La villa rustica romana che era interrata da venti secoli sotto i ruderi dell’antica chiesa di San Giacomo, ubicata nella via omonima ai confini con Mugnano, fu scoperta nel 1987, durante i lavori di scavo condotti dalla Soprintendenza. Vennero contemporaneamente alla luce alcune mura in opus reticulatum, diverse cisterne, tracce di un pavimento in mosaico e intonaci dipinti. Si trattò di rinvenimenti importanti attraverso i quali gli esperti attestarono che in quell’area andò a stanziarsi il primo nucleo abitato di età imperiale dopo Liternum.

Fino alla metà degli anni ’80 restarono in piedi poche mura dell’antica chiesa che, però, furono abbattute

Quelle mura – scrive Barleri nell’introduzione al suo libro “Testimonianze archeologiche Romane a Calvizzano” – erano l’altra testimonianza di Calvizzano per i pendolari della strada ferrata “Piedimonte” che vi passava vicino. Purtroppo un bel giorno scelte sbagliate decretarono l’abbattimento delle mura. Fu una ferita profonda non solo al buon senso, ma anche alla storia, della quale ancora restano i segni”.

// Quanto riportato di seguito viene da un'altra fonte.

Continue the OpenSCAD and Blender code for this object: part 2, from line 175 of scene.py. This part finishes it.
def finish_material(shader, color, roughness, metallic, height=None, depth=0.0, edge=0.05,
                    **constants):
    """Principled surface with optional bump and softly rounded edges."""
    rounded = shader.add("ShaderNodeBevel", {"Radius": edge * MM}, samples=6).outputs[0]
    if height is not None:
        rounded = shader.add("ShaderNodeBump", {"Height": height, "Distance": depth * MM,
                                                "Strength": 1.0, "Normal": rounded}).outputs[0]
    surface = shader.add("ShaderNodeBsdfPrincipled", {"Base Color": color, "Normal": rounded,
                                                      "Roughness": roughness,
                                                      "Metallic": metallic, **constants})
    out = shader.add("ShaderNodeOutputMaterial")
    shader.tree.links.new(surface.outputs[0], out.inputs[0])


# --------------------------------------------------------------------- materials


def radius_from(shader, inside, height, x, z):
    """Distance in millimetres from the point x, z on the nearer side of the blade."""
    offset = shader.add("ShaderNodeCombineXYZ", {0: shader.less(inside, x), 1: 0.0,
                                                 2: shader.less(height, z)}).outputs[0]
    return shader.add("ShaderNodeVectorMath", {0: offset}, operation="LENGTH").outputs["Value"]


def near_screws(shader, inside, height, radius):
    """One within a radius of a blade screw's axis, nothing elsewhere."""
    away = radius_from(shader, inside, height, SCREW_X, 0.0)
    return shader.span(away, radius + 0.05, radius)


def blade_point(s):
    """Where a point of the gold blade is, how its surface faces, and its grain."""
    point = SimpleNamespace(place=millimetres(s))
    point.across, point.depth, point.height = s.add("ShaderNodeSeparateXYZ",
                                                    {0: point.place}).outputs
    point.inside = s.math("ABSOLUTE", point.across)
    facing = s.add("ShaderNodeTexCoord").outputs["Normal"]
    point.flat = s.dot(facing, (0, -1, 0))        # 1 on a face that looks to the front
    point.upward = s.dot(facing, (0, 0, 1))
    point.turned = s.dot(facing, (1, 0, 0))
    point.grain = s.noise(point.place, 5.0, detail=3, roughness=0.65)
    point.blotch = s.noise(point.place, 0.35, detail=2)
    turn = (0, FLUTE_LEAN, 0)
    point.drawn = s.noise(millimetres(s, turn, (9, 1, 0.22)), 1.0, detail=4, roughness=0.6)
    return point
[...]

 Le mura rappresentavano una delle facciate della chiesa:  le fece abbattere senza autorizzazione don Peppino Cerullo (all’epoca parroco di Calvizzano e deceduto all’inizio degli anni ‘90) come scrisse Francesco Vastarella in un articolo apparso sul “Mattino” del 19 agosto 1988, intitolato “Luce sulla città romana: a Calvizzano scoperta una villa di epoca imperiale”. Questo fatto scatenò una polemica con la Soprintendenza.

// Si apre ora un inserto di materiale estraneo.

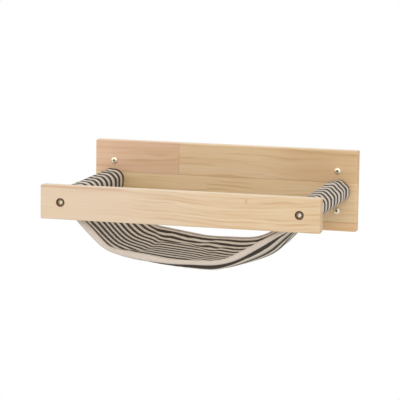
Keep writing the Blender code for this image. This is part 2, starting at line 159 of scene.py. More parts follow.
# Thickness of the wadding along the free edges: the place along X, and the thickness there. It
# is pinched where the edge bends sharply, where it hangs lowest and at the right seam.
EDGE_THICKNESS = (
    (-0.1785, 0.004),
    (-0.155, 0.0045),
    (-0.135, 0.0035),
    (-0.122, 0.0015),
    (-0.112, 0.002),
    (-0.095, 0.004),
    (-0.06, 0.004),
    (-0.03, 0.002),
    (0.005, 0.001),
    (0.065, 0.001),
    (0.092, 0.0035),
    (0.13, 0.0025),
    (0.15, 0.001),
    (0.1815, 0.001),
)

# The bed's middle surface in an X-Z section, as the control points of a smooth curve. The two
# free edges are stretched, and halfway between them the bed hangs lower.
FREE_EDGE = (
    LEFT_SEAM,
    (-0.1665, -0.031),
    (-0.146, -0.051),
    (-0.129, -0.0685),
    (-0.116, -0.076),
    (-0.092, -0.08),
    (-0.058, -0.0845),
    (-0.02, -0.089),
    (0.015, -0.087),
    (0.045, -0.0875),
    (0.074, -0.0825),
    (0.105, -0.0645),
    (0.136, -0.0455),
    (0.16, -0.0305),
    RIGHT_SEAM,
)
BELLY = (
    LEFT_SEAM,
    (-0.171, -0.038),
    (-0.152, -0.06),
    (-0.132, -0.08),
    (-0.116, -0.087),
    (-0.092, -0.092),
    (-0.058, -0.096),
    (-0.02, -0.099),
    (0.015, -0.1015),
    (0.046, -0.108),
    (0.076, -0.098),
    (0.106, -0.088),
    (0.134, -0.069),
    (0.144, -0.0475),
    RIGHT_SEAM,
)

# How much the bed sags at a share of the way back, as control points of a smooth curve: 0 is its
# free edge and 1 its belly
SAG = (
    (0.0, 0.0),
    (0.04, 0.12),
    (0.09, 0.47),
    (0.16, 0.6),
    (0.26, 0.75),
    (0.4, 0.89),
    (0.52, 1.0),
    (0.76, 0.9),
    (0.9, 0.55),
    (1.0, 0.0),
)

# Where the bed is fuller than that: at the front right, and steeply below the lowest stretch of
# the front edge. The moves are for the control points from the first one on, and they fade away
# from a share of the way back.
FULLER_PLACES = (
    {
        "first": 10,
        "moves": ((0.0, 0.0015), (0.0035, 0.0005), (0.0, -0.0075), (0.0065, -0.005)),
        "place": 0.24,
        "reach": 0.15,
    },
    {
        "first": 6,
        "moves": ((0.0, -0.001), (0.0, -0.0025), (0.0, -0.005), (0.0, -0.0035)),
        "place": 0.065,
        "reach": 0.045,
    },
)

# Grid of the bed, and how finely its curves are sampled
STEPS = 96
ROWS = 56
SPAN_SAMPLES = 40
SAG_SAMPLES = 200

# Binding tape
TAPE = 0.001
TAPE_EASE = 0.0006
TAPE_LAP = 0.005
TAPE_UNDER_LAP = 0.003
TAPE_BULGE = 0.0012
TAPE_FOLD_POINTS = 7

# Thread of the stitches on the tape's lap and of the quilting. It sinks by a share of its radius,
# and its row is counted on the grid from the edge.
STITCH_PITCH = 0.003
STITCH_LENGTH = 0.0021
STITCH_END = 0.12
STITCH_SIDES = 6
STITCH_RINGS = 5
LAP_RADIUS = 0.0003
LAP_SINK = 0.3
LAP_ROW = 0.3
QUILT_RADIUS = 0.0004
QUILT_SINK = 0.6
QUILT_ROW = 5.6
QUILT_ENDS = 5

# Rail: its knot, the dark strip at its upper left, its counterbores, whose walls get painted shade, and
# the bolts' sockets, whose floors get a painted reflection
KNOT = (0.1081, 0.0173)
KNOT_SIZE = (0.003, 0.0046)
TOP_STRIP_Z = 0.0245
TOP_STRIP_FADE = (-0.075, -0.105)
BORE_RADIUS = 0.007
SOCKET_RADIUS = 0.0029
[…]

“Era l’unica cosa rimasta in piedi ed era pericolante, poteva cadere addosso ai passanti – si giustificò don Peppino -. Costruendo la nuova chiesa potremo salvaguardare le testimonianze da eventuali malintenzionati”.

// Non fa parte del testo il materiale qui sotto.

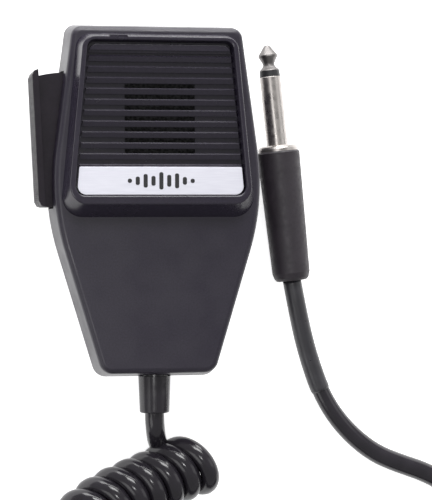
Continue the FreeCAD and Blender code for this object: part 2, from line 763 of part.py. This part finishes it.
def plug_tip():
    """Tip contact: rounded nose, waist that the jack's spring drops into, and its rod."""
    return place_plug(turned([
        (0, 0), (0.45, 0.05), (0.8, 0.22), (1.1, 0.55), (1.75, 1.5), (2.5, 2.5), (2.85, 3.05), (2.92, 3.4),
        (2.8, 3.75), (2.2, 4.8), (1.85, 5.5), (1.75, 5.95), (1.85, 6.4), (2.3, 7.0), (2.85, 7.5),
        (3.0, INSULATOR_FRONT), (1.2, INSULATOR_FRONT),
        (1.2, 44.0), (0, 44.0),
    ]))


def plug_insulator():
    return place_plug(turned([
        (1.2, INSULATOR_FRONT), (3.0, INSULATOR_FRONT), (3.13, INSULATOR_REAR),
        (1.9, INSULATOR_REAR), (1.9, 38.0), (1.2, 38.0),
    ]))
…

In quel periodo, infatti, essendo l’area di proprietà della Curia arcivescovile di Napoli, l’amato parroco di Calvizzano, tramite l’architetto Salvatore Manco  presentò un progetto di ricostruzione della Chiesa. Poi non se ne fece più niente.
Oggi, quello che è rimasto dell’antica  chiesa è completamente coperto da erbacce e arbusti che hanno raggiunto l’altezza di alcuni metri. L’immagine che si presenta a coloro che percorrono  via San Giacomo o via Raffaele Granata e puntano gli occhi su quel pezzo di storia è sgradevole e fa gridare alla vergogna.
“Perché non si provvede – scrivemmo su questo blog circa due anni fa - a togliere tutta quella sterpaglia e a bonificare il sito per mantenerlo in uno stato più dignitoso? Anzi, a nostro avviso, sarebbe il caso di recintarlo, illuminarlo e posizionarvi delle telecamere, in grado di monitorarlo con continuità, anche per evitare gli “appetiti” dei soliti vandali e predatori di cose antiche. Tra l’altro il proprietario dell’appezzamento di terreno dove sono ubicati i resti della vecchia chiesa è la Curia arcivescovile di Napoli, per cui dovrebbe esserci un interesse maggiore a far “risorgere” e preservare quello che rimane di una delle chiese più antiche della Diocesi di Napoli.
D’altronde la Soprintendenza, in seguito agli scavi degli anni ’80, nella sua relazione finale invitava le autorità a seguire due possibili strade: quella di salvaguardare e restaurare il tutto, conseguendo precise indicazioni della Soprintendenza stessa; in alternativa, quella di interrare il tutto. Data la carenza cronica di fondi comunali e diocesani, la scelta cadde sulla seconda ipotesi. Dopo tanti anni di non curanza da parte di tutti i soggetti preposti, è giunto il momento di agire. Ci risulta che questa amministrazione vorrebbe mettere in piedi un progetto che miri alla rivalutazione archeologica della zona per cui pare siano stati  contattati  sia la Soprintendenza che la Curia arcivescovile. Speriamo che dalle intenzioni si passi veramente ai fatti”
Salatiello, stando agli obiettivi del puc, vuole valorizzarlo, perciò gli abbiamo affibbiato un bel 10.